A MAN who built a sixteen foot boat in his house was forced to remove his patio door to get it out.
Steve Goodchild, 73, spent thirteen hours a day for the three months working to complete his wooden craft named Barnacle.
But during construction he scaled up the project - and it proved too big to move outside.
And to enable its maiden voyage on Saturday, dad-of-three Mr Goodchild said he had to pull down the door and frame to squeeze it through.
The retired former land surveyor, of Paignton, Devon, said had he stuck to his original design it would have sailed through the door without issue.
Steve said: "When I retired my wife started a photography degree and I thought I needed a project as well.
"I have always done a lot of woodwork and have been a sailor since the age of four, so I thought I would build a boat.
"I needed a design and found a company that provided me with one. I was looking for a specific shape of boat as I just want to cruise along south coast.
"The idea of cruising along the south coast in good weather really appealed to me.
"I hate to think how long it took in terms of hours but in total I worked on it for three and a half years.
"I loved it and it has taken me down so many roads. I even used a 3D printer I knew nothing about before. It was a wonderful mental exercise and I designed the mast myself.
"It was a fascinating project that I completed just at the end of lockdown and I took it out when we were allowed out for the first time.
"I was always good at measurements and I knew I would get it out the door if I stuck with the initial design.
"But I changed it to give me a front deck and it made it fatter. I knew a long time ago it was going to be too bit and I would take out the door frame.
"It was still a tight fit
"I don't think anyone who saw the build thought I would be able to get it out. But I did.
''All it needed was to remove the plastic door frame and undo a few bolts. After building an entire boat, that was the easy bit.
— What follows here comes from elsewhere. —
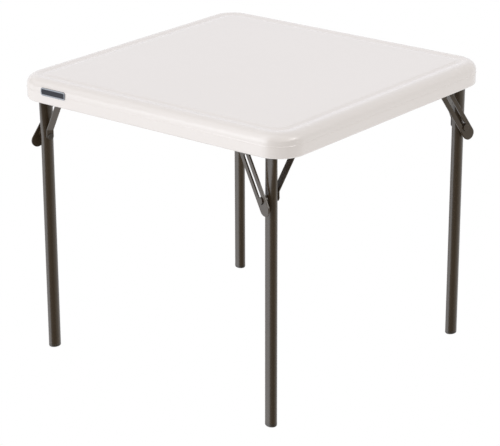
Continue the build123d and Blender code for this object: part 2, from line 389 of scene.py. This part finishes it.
# %% [markdown]
# ## The plate on the rim
# A small bare plate sits on the front of the rim, near its left-hand end: a dark
# field inside a metal frame. Both parts are rings of the same rounded rectangle,
# worked out lying flat and then stood up against the side. The frame closes on
# itself like a tyre, and the field's rings shrink to its middle line.

# %% Finishes of the plate
metal = Finish("plate_metal")
brushing = metal.noise(900)
plate_metal = metal.show(
    Base_Color=metal.between(brushing, (0.170, 0.172, 0.180), (0.210, 0.212, 0.220)),
    Roughness=0.30 + 0.1 * brushing,
    Metallic=1.0,
)
enamel = Finish("plate_enamel")
fleck = enamel.noise(400)
plate_enamel = enamel.show(
    Base_Color=enamel.between(fleck, (0.010, 0.010, 0.014), (0.016, 0.016, 0.021)),
    Roughness=0.45 + 0.1 * fleck,
    IOR=1.30,
)

# %% Rim plate
plate_middle = np.array([-0.2103, side_inset - half_side, 0.5172])
plate_half = (0.0292, 0.0072)
plate_corner = 0.0042
plate_sunk = 0.0010               # how far the plate reaches into the rim
frame_wide, frame_proud, frame_round = 0.0026, 0.0013, 0.0005
field_edge = frame_wide - 0.0002  # the field starts just under the frame's inner edge
field_bend, field_core = 0.0034, plate_half[1]
edge_proud, bend_proud, core_proud = 0.0006, 0.0008, 0.0009


def on_rim(name, rows, finish, round_rows=False):
    """Rings of (d, w) rows, w out from the rim, stood up: x stays, y turns up, w out."""
    rows = np.array(rows)
    profile = np.column_stack([rows, np.clip(plate_corner - rows[:, 0], 0, None)])
    flat = rings(profile, *plate_half, corner_steps=8, side_steps=10)
    across, upward, outward = np.moveaxis(flat, 2, 0)
    points = plate_middle + np.stack([across, -outward, upward], axis=-1)
    return surface(name, points, "top", finish, round_rows=round_rows)


on_rim("plate_frame", [
    (0, -plate_sunk), (0, frame_proud - frame_round), (frame_round, frame_proud),
    (frame_wide - frame_round, frame_proud), (frame_wide, frame_proud - frame_round),
    (frame_wide, -plate_sunk)], plate_metal, round_rows=True)
on_rim("plate_field", [
    (field_core, -plate_sunk), (field_edge, -plate_sunk), (field_edge, edge_proud),
    (field_bend, bend_proud), (field_core, core_proud)], plate_enamel)

# %% [markdown]
# ## The lower skin and its dimples
# Under the top, the lower skin is pressed up into cones that meet the upper
# skin. They stop the thin panel from bending. The skin is a height over a grid
# whose lines lie close together across each row of cones. Towards its edge the
# square grid turns into a rounded square, so that it fits the recess. Its wall
# grows upwards, so that the legs still have all their room when they fold.

# %% Sizes of the lower skin
dimple_rows = 7
dimple_pitch, dimple_mouth, dimple_floor, dimple_depth = 0.066, 0.015, 0.0075, 0.011
skin_tuck = 0.0012                # how far the skin's edge reaches into the recess wall
skin_half = half_side - recess_inset - recess_draft + skin_tuck
skin_corner = corner_radius - recess_inset - recess_draft + skin_tuck
skin_wall = 0.0015
square_half = 0.225               # inside this half-size the grid is square
print(dimple_rows ** 2, "dimples", dimple_pitch, "m apart")


# %% Grid of the lower skin
def round_corners(x, y, straight_to):
    """Turns a square grid into rounded rings: a ring of half-size h has corner radius r,
    and a point further along it than h - r goes round the corner's arc by its share."""
    h = np.maximum(abs(x), abs(y))
    m = np.minimum(abs(x), abs(y))
    least = 1e-9                  # r divides in the next line, so it never quite gets to 0
    r = skin_corner * np.clip((h - straight_to) / (skin_half - straight_to), least, 1)
    share = np.clip((m - (h - r)) / r, 0, 1)
    major = h - r + r * np.cos(share * pi / 4)
    minor = np.where(share > 0, h - r + r * np.sin(share * pi / 4), m)
    wide = abs(x) >= abs(y)
    return np.sign(x) * np.where(wide, major, minor), np.sign(y) * np.where(wide, minor, major)


def grid_lines():
    """Places of the grid's lines: fine across the cones, coarse between and beyond them."""
    cone_reach, cone_lines = 0.0165, 23
    coarse = np.array([0.0248, 0.033, 0.0412])
    beyond_start, beyond_lines = 0.222, 14
    centres = (np.arange(dimple_rows) - dimple_rows // 2) * dimple_pitch
    fine = (centres[:, None] + np.linspace(-cone_reach, cone_reach, cone_lines)).ravel()
    between = (centres[:-1, None] + coarse).ravel()
    beyond = np.linspace(beyond_start, skin_half, beyond_lines)
    return np.sort(np.concatenate([fine, between, beyond, -beyond]))


def from_nearest(g):
    """How far a grid coordinate is from the nearest row of cones."""
    row = np.clip(np.round(g / dimple_pitch), -(dimple_rows // 2), dimple_rows // 2)
    return np.abs(g - dimple_pitch * row)


# %% Dimpled skin
lines = grid_lines()
gx, gy = np.meshgrid(lines, lines)
from_middle = np.hypot(from_nearest(gx), from_nearest(gy))
rise = dimple_depth * ease((dimple_mouth - from_middle) / (dimple_mouth - dimple_floor))
sx, sy = round_corners(gx, gy, square_half)
skin = surface("lower_skin", np.stack([sx, sy, skin_height + rise], axis=-1), "top",
               moulded_plastic, round_columns=False)
solid = skin.modifiers.new("wall", "SOLIDIFY")
solid.thickness = skin_wall
solid.offset = 1                  # the wall grows upwards, clear of the folded legs
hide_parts("table_top")

# %% [markdown]
# ## The legs and their linkage
# Legs, feet, straps, links, pins, rivets and brackets are bent, pressed and
# turned steel or plain mouldings, and the CAD model already has their whole
# shape. They keep it, and only take a finish. A node's name ends with the kind
# of piece that it is, so one table dresses all four corners.

# %% Finishes of the CAD pieces
finish_of = {"strap": bronze_coat, "slot_link": bronze_coat, "bracket": bronze_coat,
             "leg_tube": bronze_coat, "foot": foot_rubber, "cross_pin": pin_steel,
             "slide_pin": bronze_coat, "link_rivet": pin_steel, "pivot_rod": pin_steel,
             "bracket_screws": screw_zinc}
for node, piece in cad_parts.items():
    for kind, finish in finish_of.items():
        if node.endswith("_" + kind):
            piece.data.materials.clear()
            piece.data.materials.append(finish)
print(len(finish_of), "kinds of piece in", len(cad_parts), "CAD nodes")

# %% [markdown]
# ## The floor
# In the photograph the table is cut out on pure white, with no shadow under it.
# A lit floor would take the table's shadow, so this one reflects nothing and
# gives off an even light instead. The camera sees it as pure white. All other
# rays get a little less from it, and warmer. The glossy pieces don't mirror it,
# so that they show the room behind it.

# %% Floor
floor_reach = 14
white = (1, 1, 1)
warm_white = (0.89, 0.88, 0.86)

paper = Finish("white_paper")
seen = paper.node("LightPath", output="Is Camera Ray")
white_paper = paper.show(
    Base_Color=(0, 0, 0, 1),
    Roughness=1.0,
    Specular_IOR_Level=0.0,
    Emission_Color=paper.between(seen, warm_white, white),
    Emission_Strength=1.0,
)
floor_mesh = bpy.data.meshes.new("floor")
floor_mesh.from_pydata([(-floor_reach, -floor_reach, 0), (floor_reach, -floor_reach, 0),
                        (floor_reach, floor_reach, 0), (-floor_reach, floor_reach, 0)],
                       [], [(0, 1, 2, 3)])
floor_mesh.materials.append(white_paper)
floor = bpy.data.objects.new("floor", floor_mesh)
floor.visible_glossy = False
scene.collection.objects.link(floor)
print("floor", 2 * floor_reach, "m wide")

# %% [markdown]
# ## The light round the table
# The legs tell what stood round the table, because each is a mirror rolled into
# an oval: a point on it mirrors the direction at twice its normal's turn. Worked
# back from the four legs, the room has one bright wall from the left to straight
# in front (azimuth -170 to -90 degrees), it is dark in front of the right-hand
# side, and it is evenly light behind. Two tables give that light by azimuth, the
# first to mirrored rays, and the second, which is softer, to all the others.

# %% The room's light, by azimuth
ramp_top = 3.0                    # a ramp holds 0 to 1, so it is written as shares of this
full_turn = 360
mirrored = {-180: (0.9, 0.9, 0.9), -155: (1.80, 1.88, 1.98), -130: (2.45, 2.58, 2.75),
            -104: (2.15, 2.27, 2.42), -84: (0.45, 0.45, 0.44), -62: (0.24, 0.24, 0.23),
            -35: (0.12, 0.12, 0.11), -8: (0.16, 0.16, 0.15), 15: (0.62, 0.62, 0.58),
            40: (0.85, 0.85, 0.83), 55: (1.3, 1.3, 1.3), 80: (1.1, 1.1, 1.1),
            110: (0.90, 0.91, 0.96), 150: (0.90, 0.91, 0.96), 180: (0.90, 0.90, 0.90)}
diffused = {-180: (1.02, 1.02, 1.02), -135: (1.50, 1.50, 1.50), -90: (1.15, 1.13, 1.11),
            -55: (0.50, 0.46, 0.42), -25: (0.36, 0.33, 0.30), 5: (0.64, 0.62, 0.59),
            40: (1.06, 1.05, 1.03), 110: (1.02, 1.02, 1.02), 180: (1.02, 1.02, 1.02)}

room = Finish("room", bpy.data.worlds)
direction = room.node("TexCoord", output="Generated")
x, y, up = (room.node("SeparateXYZ", inputs={0: direction}, output=part) for part in range(3))
azimuth = room.node("Math", {"operation": "ARCTAN2"}, {0: y, 1: x}) / (2 * pi) + 0.5


def share_of(degrees):
    """An azimuth's place on a ramp that runs from -180 to 180 degrees."""
    return (degrees + 180) / full_turn


def by_azimuth(lights):
    """A colour that follows a table of azimuth in degrees to light."""
    stops = [(share_of(degrees), (*(part / ramp_top for part in light), 1))
             for degrees, light in lights.items()]
    return room.node("ValToRGB", {"stops": stops}, {0: azimuth})


# %% [markdown]
# ## Light by height
# Azimuth alone gives walls that never end. Bells and smooth steps of azimuth and
# height add what else the steel mirrors: a lamp on the right, a ceiling on the
# near right, a strip where the bright wall is brightest, and a dimmer band above
# the walls, except behind the table. Other rays need less: their light only
# falls off a little from the horizon to straight above.

# %% Shapes of light
def background(colour, strength):
    """An even light, its colour times its strength."""
    return room.node("Background", inputs={"Color": colour, "Strength": strength})


def mixed(share, first, second):
    """A shader that goes from the first to the second as share goes from 0 to 1."""
    return room.node("MixShader", inputs={0: share, 1: first, 2: second})


def bell(signal, middle, width):
    """exp(-((s - middle) / width)^2), which is 1 at the middle and fades on both sides."""
    off = (signal - middle) / width
    return room.node("Math", {"operation": "EXPONENT"}, {0: off * off * -1})


def rising(signal, start, end):
    """The smooth step 3t^2 - 2t^3 of a signal between two values."""
    return room.node("MapRange", {"interpolation_type": "SMOOTHSTEP"},
                     {"Value": signal, "From Min": start, "From Max": end})


def sector(start, full, fading, end):
    """1 between two azimuths, with a soft edge on both sides."""
    return (rising(azimuth, share_of(start), share_of(full))
            * (1 - rising(azimuth, share_of(fading), share_of(end))))


# %% Lamp, ceiling and walls
lamp_light, ceiling_light, strip_light, band_dimming = 7.0, 2.4, 1.8, 0.75
overhead_fall, overhead_level = 0.28, 1.21
lamp_up = sin(radians(33))        # up is the sine of the height angle

lamp = (bell(azimuth, middle=share_of(10), width=19 / full_turn)
        * bell(up, middle=lamp_up, width=0.13) * lamp_light)
ceiling = (bell(azimuth, middle=share_of(-20), width=55 / full_turn)
           * rising(up, start=0.12, end=0.50) * ceiling_light)
strip = (sector(start=-134, full=-127, fading=-100, end=-85)
         * bell(up, middle=0.20, width=0.33) * strip_light)
above_wall = ((1 - sector(start=10, full=50, fading=150, end=178))
              * bell(up, middle=0.25, width=0.20) * band_dimming)
wall = strip - above_wall + 1
overhead = up * -overhead_fall + overhead_level
print("room", len(room.tree.nodes), "nodes so far")

# %% The room
opaque_white = (*white, 1)
glossy_ray = room.node("LightPath", output="Is Glossy Ray")
camera_ray = room.node("LightPath", output="Is Camera Ray")
sky = mixed(glossy_ray, background(by_azimuth(diffused), overhead * ramp_top),
            background(by_azimuth(mirrored), wall * ramp_top))
lights = background(opaque_white, (lamp + ceiling) * glossy_ray)
sky = room.node("AddShader", inputs={0: sky, 1: lights})
scene.world = room.end(mixed(camera_ray, sky, background(opaque_white, 1.0)), "OutputWorld")
scene.view_settings.view_transform = "Standard"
"I took it out for the first time last Wednesday and have just been trialling it locally.
''My daughter, who is a doctor in London, was the first one to crew with me, and my other daughter has also had a sail.
"Taking it out was the way I dreamed it would be. It was very stable, quite swift and points well into the wind.
"I loved the whole process and if I could afford to I would be happy to do it again.
''I could have bought two ready made ones for the price it cost, which I guess was about £10,000.
''But to be sailing in something you have built is an extra special feeling.
"It is very rare to see a wooden boat. This is the only one in the harbour other than pleasure boats built after the war, but they have had so many paint jobs none of them look wooden anymore.
''All the individually owned ones are fibre glass so my stands out incredibly."
Once out, the wooden Stornaway, which he started building in 2017, was put on wheels and taken to Paignton harbour.
As the Government eased lockdown, he took Barnacle out on Saturday on the water for the first time.
He told the BBC: "Being a bit inventive, I added a deck to it - which meant it got fatter and wouldn't go through the door frame.
"We took the door and frame out. It was a very tight fit but we managed it in the end."
He added: "It was blowing probably a force five or six which is a bit much for a sailing dinghy but I was determined to get it out and so I motioned it out of Paignton harbour, I put the sails up and it went like a bird.
"It was absolutely wonderful, I loved it. I am a retired land surveyor, and two of my hobbies are sailing and woodwork.
"I therefore decided to combine the two activities, and build a sailing dinghy.
''In the years before I retired, I slowly built up a fairly comprehensive woodworking workshop in our basement.
"I last built a boat in 1972, so I am most definitely an amateur boat-builder."